Network-Scale Traffic Signal Control via Multiagent Reinforcement Learning With Deep Spatiotemporal Attentive Network.

Abstract

The continuous development of intelligent traffic control systems has a profound influence on urban traffic planning and traffic management. Indeed, as big data and artificial intelligence continue to evolve, the traffic control strategy based on deep reinforcement learning (RL) has been proven to be a promising method to improve the efficiency of intersections and save people's travel time. However, the existing algorithms ignore the temporal and spatial characteristics of intersections. In this article, we propose a multiagent RL based on the deep spatiotemporal attentive neural network (MARL-DSTAN) to determine the traffic signal timing in a large-scale road network.
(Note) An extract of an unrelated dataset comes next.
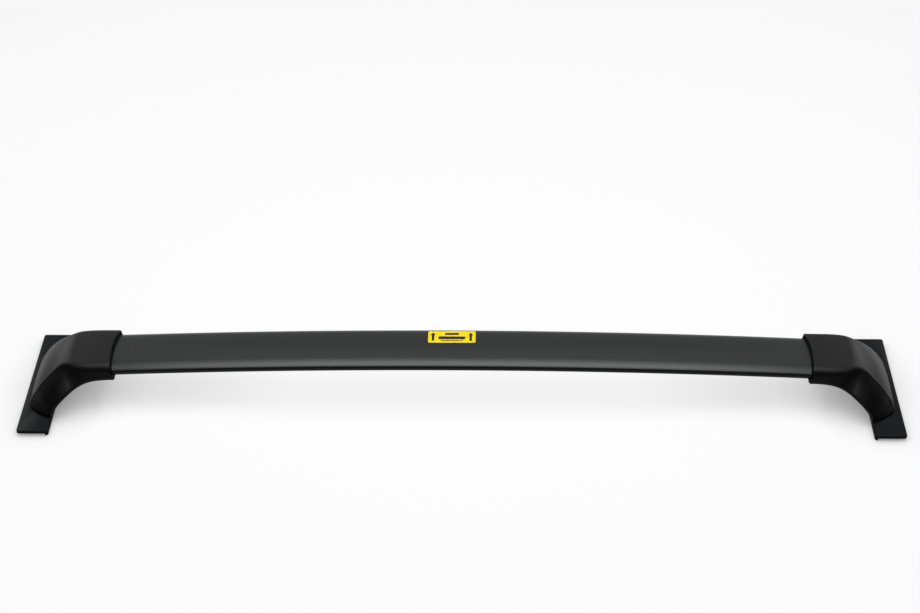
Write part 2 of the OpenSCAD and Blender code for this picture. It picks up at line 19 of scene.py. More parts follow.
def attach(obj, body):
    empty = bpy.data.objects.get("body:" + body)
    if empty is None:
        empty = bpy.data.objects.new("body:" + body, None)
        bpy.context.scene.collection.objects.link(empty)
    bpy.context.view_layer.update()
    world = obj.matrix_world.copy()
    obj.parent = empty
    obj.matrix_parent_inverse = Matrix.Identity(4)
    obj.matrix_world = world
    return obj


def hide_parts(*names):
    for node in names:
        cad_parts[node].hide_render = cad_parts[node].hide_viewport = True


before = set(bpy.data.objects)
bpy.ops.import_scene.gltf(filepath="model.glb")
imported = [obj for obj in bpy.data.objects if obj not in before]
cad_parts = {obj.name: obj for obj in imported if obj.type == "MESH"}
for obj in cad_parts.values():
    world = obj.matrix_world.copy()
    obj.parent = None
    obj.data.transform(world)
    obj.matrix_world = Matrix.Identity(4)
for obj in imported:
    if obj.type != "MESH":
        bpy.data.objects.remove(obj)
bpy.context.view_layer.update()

LOG = logging.getLogger("roof_bar")
MM = 0.001
BODY = "root"
# Points closer than this, in metres, are one point.
MERGE = 1e-6
# A noise pattern's height stays mostly between these.
NOISE_LOW, NOISE_HIGH = 0.3, 0.7


class Side(Enum):
    """Which end of the bar a foot carries."""

    LEFT = -1
    RIGHT = 1

    @property
    def word(self) -> str:
        """The side's name as the CAD nodes spell it."""
        return self.name.lower()


def linear(code: str) -> tuple[float, float, float, float]:
    """Turns an sRGB hex colour into linear RGBA.

    Args:
        code: six hex digits, with or without a hash.

    Returns:
        The linear colour with full alpha.
    """
    digits = code.lstrip("#")
    parts = [int(digits[i : i + 2], 16) / 255 for i in (0, 2, 4)]
    red, green, blue = (
        p / 12.92 if p <= 0.04045 else ((p + 0.055) / 1.055) ** 2.4 for p in parts
    )
    return red, green, blue, 1.0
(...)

In this model, the state information captures the spatial dependency of the entire road network by leveraging the graph convolutional network (GCN) and integrates the information based on the importance of intersections via the attention mechanism. Meanwhile, to accumulate more valuable samples and enhance the learning efficiency, the recurrent neural network (RNN) is introduced in the exploration stage to constrain the action search space instead of fully random exploration. MARL-DSTAN decomposes the large-scale area into multiple base environments, and the agents in each base environment use the idea of "centralized training and decentralized execution" to learn to accelerate the algorithm convergence. The simulation results show that our algorithm significantly outperforms the fixed timing scheme and several other state-of-the-art baseline RL algorithms.